Even if there is some truth in this, that was then. Now Labour is led by a peachy new generation which eschews the ways of the old one, so when Ed M says "clearly" he means it literally. Let me be abundantly clear about that because the alternative is hideous: if Ed used it in its Blearsian sense, he confessed to appointing to the most pivotal opposition post the laziest, most dilettante frontbencher in memory.
On the September day he did so, Johnners said he needed time with his economics primer, which was droll and charming in the geezer-dahn-the-pub way that makes the chilled-out postie such an effective antidote to the tediously over-earnest technocrats Ed Balls and Yvette Cooper whom Miliband overlooked in his favour. But if four months later he hasn't bothered to dip into that textbook, preferring to wing it Sarah Palin-fashion with a few notes hurriedly scrawled on his palm, this is something between a problem and a catastrophe for his leader.
Opposition at its core is about persuading an electorate of your competence. The first and paramount requirement is to implant in the national consciousness the nebulous idea that you know what you're doing, thereby enabling the punters to imagine you in power without snorting coffee through their nostrils in derision. Margaret Thatcher and Tony Blair did that. Neil Kinnock and William Hague did not.
Clearly, in its pre-Blears sense, it does Ed M savage harm if public opinion holds that he handed the Treasury portfolio, during such a vicious economic cycle, to a man who sits in front of the telly not shouting out the right answers; but bemusedly muttering, "Ah yes, capital gains tax, that rings a bell. Isn't that the one you pay at the airport coming home when you've put on weight on holiday in Oslo or Bangkok?"
"It's the big things that matter in politics," was how Little Ed developed his Johnners defence on Monday. "The things that matter are your instincts." How very true. It was their instincts that led George W Bush and Mr Blair to invade Iraq. Yet in economics as well as in warfare, the detail can have its role to play too.
The mood music at which Johnners can excel is important, but – as he of all frustrated guitar hero wannabes should know – you can't make music of any kind without knowing the individual notes. Not unless, like Eric Morecambe in the André Previn sketch, you're playing it only for laughs. With Johnners, the suspicion isn't so much that he doesn't necessarily play them in the right order, but that he hasn't mastered his economic do-re-mi.
Let me be absolutely clear that this suspicion is ill-founded, and that it is simply him freezing under the spotlight.
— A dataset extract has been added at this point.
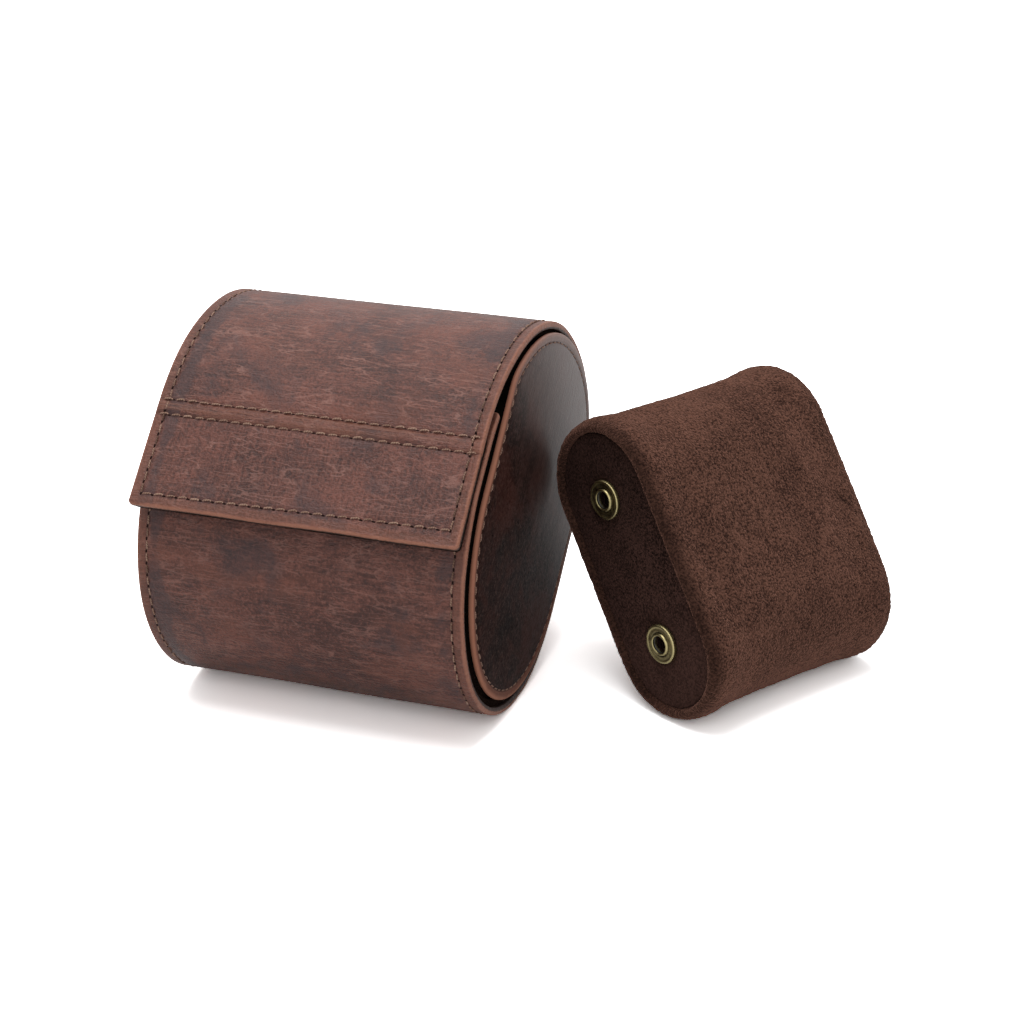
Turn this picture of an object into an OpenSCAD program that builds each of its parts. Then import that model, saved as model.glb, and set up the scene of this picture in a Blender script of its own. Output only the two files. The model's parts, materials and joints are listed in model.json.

So assuming Little Ed thinks it too degradingly soon to send him on the walk of shame, I suggest he looks to fictional quiz show history for a makeshift solution.
In an episode of The Phil Silvers Show, the masterful Sergeant Bilko's latest potential goldmine is a new motor platoon recruit with astounding knowledge of American birds. Bilko wangles him a spot on The $64,000 Question, but just before his crack at the grand prize he loses his nerve and memory. So he fits the fellow up with a two-way radio microphone in the form of an earpiece, and back at the barracks Doberman and the rest watch the live show with every bird encyclopedia ever published at hand, relaying the answers to the man in the soundproofed booth.
Ultimately it didn't work out for Bilko (nothing ever did), and the tactic would hardly hit the jackpot for Little Ed. But this is now purely about damage limitation, so the next time Alan Johnson appears in a studio to discuss matters economic, there must be someone at Labour HQ whispering into his earpiece: "Ok, Alan, try to relax, Paxo's asking you about stamp duty. Now that's a tax on property transactions, just like we discussed earlier. Please don't repeat what you said in shadow Cabinet about it being the moral obligation all postal workers feel to deliver the mail on time."